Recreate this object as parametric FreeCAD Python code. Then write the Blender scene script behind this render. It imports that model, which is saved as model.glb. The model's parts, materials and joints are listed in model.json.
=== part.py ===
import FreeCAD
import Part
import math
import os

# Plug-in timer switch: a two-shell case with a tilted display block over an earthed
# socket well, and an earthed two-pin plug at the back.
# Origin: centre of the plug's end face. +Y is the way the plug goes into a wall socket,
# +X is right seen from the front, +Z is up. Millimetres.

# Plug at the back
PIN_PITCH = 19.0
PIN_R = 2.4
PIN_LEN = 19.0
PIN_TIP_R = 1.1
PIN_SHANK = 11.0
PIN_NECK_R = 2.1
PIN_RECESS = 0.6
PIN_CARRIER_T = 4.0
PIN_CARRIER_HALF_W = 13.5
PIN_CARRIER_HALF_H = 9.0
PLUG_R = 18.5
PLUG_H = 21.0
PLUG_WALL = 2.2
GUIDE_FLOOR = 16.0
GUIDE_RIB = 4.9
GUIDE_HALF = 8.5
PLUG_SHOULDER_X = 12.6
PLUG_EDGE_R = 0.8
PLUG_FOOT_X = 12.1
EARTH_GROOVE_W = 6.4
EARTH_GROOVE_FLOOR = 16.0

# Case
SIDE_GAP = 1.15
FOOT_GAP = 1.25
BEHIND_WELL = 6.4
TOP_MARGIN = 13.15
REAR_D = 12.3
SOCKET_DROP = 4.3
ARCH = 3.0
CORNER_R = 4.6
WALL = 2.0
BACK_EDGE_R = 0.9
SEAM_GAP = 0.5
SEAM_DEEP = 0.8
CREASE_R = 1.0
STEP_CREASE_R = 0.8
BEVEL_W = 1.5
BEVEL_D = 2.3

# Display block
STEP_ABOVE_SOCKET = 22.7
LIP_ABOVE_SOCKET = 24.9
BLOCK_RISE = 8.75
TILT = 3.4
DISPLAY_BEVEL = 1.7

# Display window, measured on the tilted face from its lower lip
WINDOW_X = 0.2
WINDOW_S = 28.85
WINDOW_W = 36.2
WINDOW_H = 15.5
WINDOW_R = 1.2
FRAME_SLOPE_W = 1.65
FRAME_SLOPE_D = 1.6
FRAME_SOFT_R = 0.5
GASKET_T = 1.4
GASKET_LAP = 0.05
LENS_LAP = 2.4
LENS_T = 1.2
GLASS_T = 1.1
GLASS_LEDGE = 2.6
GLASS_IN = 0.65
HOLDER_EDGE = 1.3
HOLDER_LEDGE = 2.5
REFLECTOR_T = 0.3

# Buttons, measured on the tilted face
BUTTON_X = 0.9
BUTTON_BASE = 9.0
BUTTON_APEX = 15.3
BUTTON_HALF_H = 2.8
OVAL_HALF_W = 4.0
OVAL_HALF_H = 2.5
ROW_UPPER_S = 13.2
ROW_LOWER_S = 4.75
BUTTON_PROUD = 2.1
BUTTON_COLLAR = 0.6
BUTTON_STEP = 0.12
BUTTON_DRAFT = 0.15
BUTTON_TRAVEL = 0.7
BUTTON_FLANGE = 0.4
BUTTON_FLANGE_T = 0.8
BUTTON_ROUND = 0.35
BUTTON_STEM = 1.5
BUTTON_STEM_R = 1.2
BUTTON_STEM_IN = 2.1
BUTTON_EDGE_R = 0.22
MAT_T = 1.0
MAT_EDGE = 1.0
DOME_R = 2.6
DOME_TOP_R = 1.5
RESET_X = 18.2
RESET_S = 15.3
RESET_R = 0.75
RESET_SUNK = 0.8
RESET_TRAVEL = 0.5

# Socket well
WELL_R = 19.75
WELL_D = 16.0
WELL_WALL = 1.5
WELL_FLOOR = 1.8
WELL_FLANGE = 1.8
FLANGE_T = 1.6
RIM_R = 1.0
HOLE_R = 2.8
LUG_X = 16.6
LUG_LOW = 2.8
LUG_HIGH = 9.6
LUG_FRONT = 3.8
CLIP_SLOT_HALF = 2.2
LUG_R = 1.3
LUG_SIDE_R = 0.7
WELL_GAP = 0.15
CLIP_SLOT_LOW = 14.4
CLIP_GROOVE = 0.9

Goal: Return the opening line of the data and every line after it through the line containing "DISPLAY_BEVEL = 1.7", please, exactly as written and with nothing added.

The result:
Recreate this object as parametric FreeCAD Python code. Then write the Blender scene script behind this render. It imports that model, which is saved as model.glb. The model's parts, materials and joints are listed in model.json.
=== part.py ===
import FreeCAD
import Part
import math
import os

# Plug-in timer switch: a two-shell case with a tilted display block over an earthed
# socket well, and an earthed two-pin plug at the back.
# Origin: centre of the plug's end face. +Y is the way the plug goes into a wall socket,
# +X is right seen from the front, +Z is up. Millimetres.

# Plug at the back
PIN_PITCH = 19.0
PIN_R = 2.4
PIN_LEN = 19.0
PIN_TIP_R = 1.1
PIN_SHANK = 11.0
PIN_NECK_R = 2.1
PIN_RECESS = 0.6
PIN_CARRIER_T = 4.0
PIN_CARRIER_HALF_W = 13.5
PIN_CARRIER_HALF_H = 9.0
PLUG_R = 18.5
PLUG_H = 21.0
PLUG_WALL = 2.2
GUIDE_FLOOR = 16.0
GUIDE_RIB = 4.9
GUIDE_HALF = 8.5
PLUG_SHOULDER_X = 12.6
PLUG_EDGE_R = 0.8
PLUG_FOOT_X = 12.1
EARTH_GROOVE_W = 6.4
EARTH_GROOVE_FLOOR = 16.0

# Case
SIDE_GAP = 1.15
FOOT_GAP = 1.25
BEHIND_WELL = 6.4
TOP_MARGIN = 13.15
REAR_D = 12.3
SOCKET_DROP = 4.3
ARCH = 3.0
CORNER_R = 4.6
WALL = 2.0
BACK_EDGE_R = 0.9
SEAM_GAP = 0.5
SEAM_DEEP = 0.8
CREASE_R = 1.0
STEP_CREASE_R = 0.8
BEVEL_W = 1.5
BEVEL_D = 2.3

# Display block
STEP_ABOVE_SOCKET = 22.7
LIP_ABOVE_SOCKET = 24.9
BLOCK_RISE = 8.75
TILT = 3.4
DISPLAY_BEVEL = 1.7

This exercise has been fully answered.